● Collected data

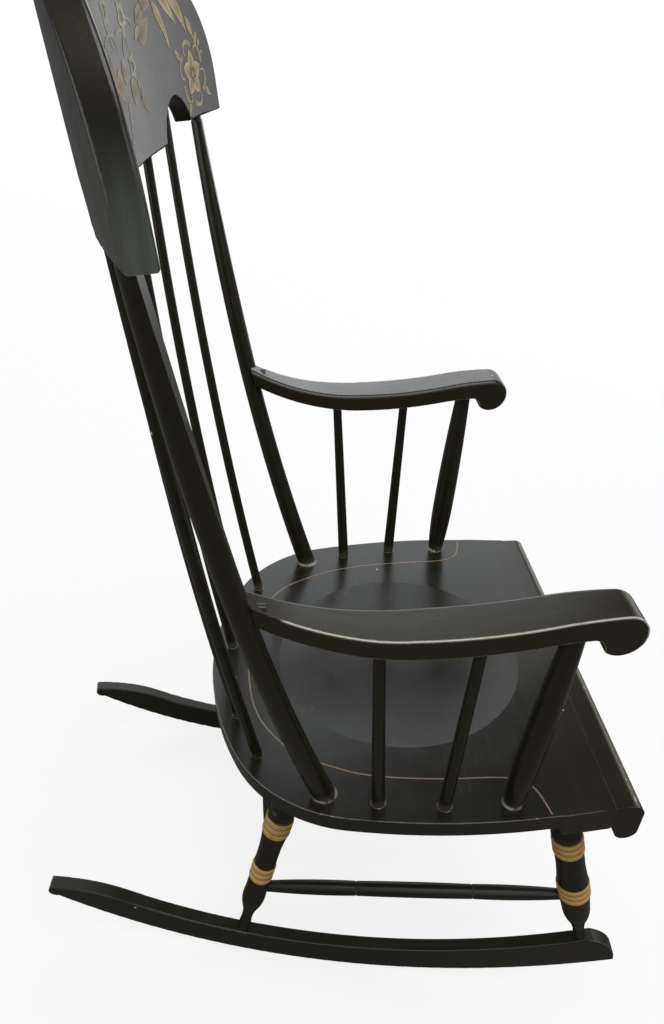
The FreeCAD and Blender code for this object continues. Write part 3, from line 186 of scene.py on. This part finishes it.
class OldPaint(Finish):
    """Old black paint under a worn varnish. Its masks are named for what they show and can be changed
    before dress() joins them up."""

    def __init__(self, name, turned=SEAT, grain=(70.0, 70.0, 5.0), black=BLACK, olive=OLIVE,
                 reach=0.0022):
        super().__init__(name)
        self.at = self.place(turned)
        self.x, self.y, self.z = self.axes(self.at)
        self.drift = self.noise(self.at, 7.0, 2.0)
        self.brush = self.noise(self.vector("MULTIPLY", self.at, grain), 1.0, 4.0, 0.6)
        self.fine = self.noise(self.at, 240.0, 3.0, 0.7)
        self.ragged = self.noise(self.at, 75.0, 5.0, 0.72)
        self.patches = self.noise(self.at, 16.0, 3.0, 0.6)
        self.normal = self.node("ShaderNodeNewGeometry", output="Normal")
        self.rounded = self.node("ShaderNodeBevel", {"samples": 6}, {"Radius": reach})
        self.edge = 1 - self.dot(self.rounded, self.normal)
        self.base = self.mix((self.drift * 0.7 + self.brush * 0.45).above(0.30, 0.30), black, olive)
        self.gloss = 0.0
        self.chips = self.flecks(38.0, 0.90, 0.55)

    def facing(self, x, y, z):
        """How far the rounded-over surface faces a direction of the seat frame."""
        return self.dot(self.rounded, SEAT.to_3x3() @ Vector((x, y, z)))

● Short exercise
Looking at the material above, please copy exactly every line from its first line through the line containing "self.chips = self.flecks(38.0, 0.90, 0.55)", with both ends included and nothing else.

● Result of this exercise
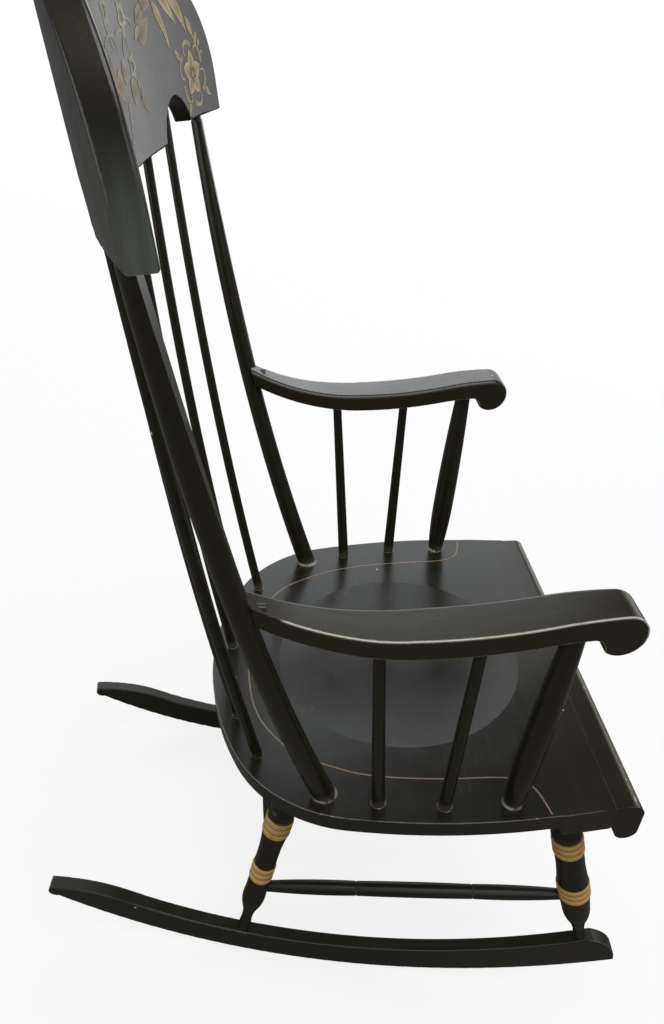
The FreeCAD and Blender code for this object continues. Write part 3, from line 186 of scene.py on. This part finishes it.
class OldPaint(Finish):
    """Old black paint under a worn varnish. Its masks are named for what they show and can be changed
    before dress() joins them up."""

    def __init__(self, name, turned=SEAT, grain=(70.0, 70.0, 5.0), black=BLACK, olive=OLIVE,
                 reach=0.0022):
        super().__init__(name)
        self.at = self.place(turned)
        self.x, self.y, self.z = self.axes(self.at)
        self.drift = self.noise(self.at, 7.0, 2.0)
        self.brush = self.noise(self.vector("MULTIPLY", self.at, grain), 1.0, 4.0, 0.6)
        self.fine = self.noise(self.at, 240.0, 3.0, 0.7)
        self.ragged = self.noise(self.at, 75.0, 5.0, 0.72)
        self.patches = self.noise(self.at, 16.0, 3.0, 0.6)
        self.normal = self.node("ShaderNodeNewGeometry", output="Normal")
        self.rounded = self.node("ShaderNodeBevel", {"samples": 6}, {"Radius": reach})
        self.edge = 1 - self.dot(self.rounded, self.normal)
        self.base = self.mix((self.drift * 0.7 + self.brush * 0.45).above(0.30, 0.30), black, olive)
        self.gloss = 0.0
        self.chips = self.flecks(38.0, 0.90, 0.55)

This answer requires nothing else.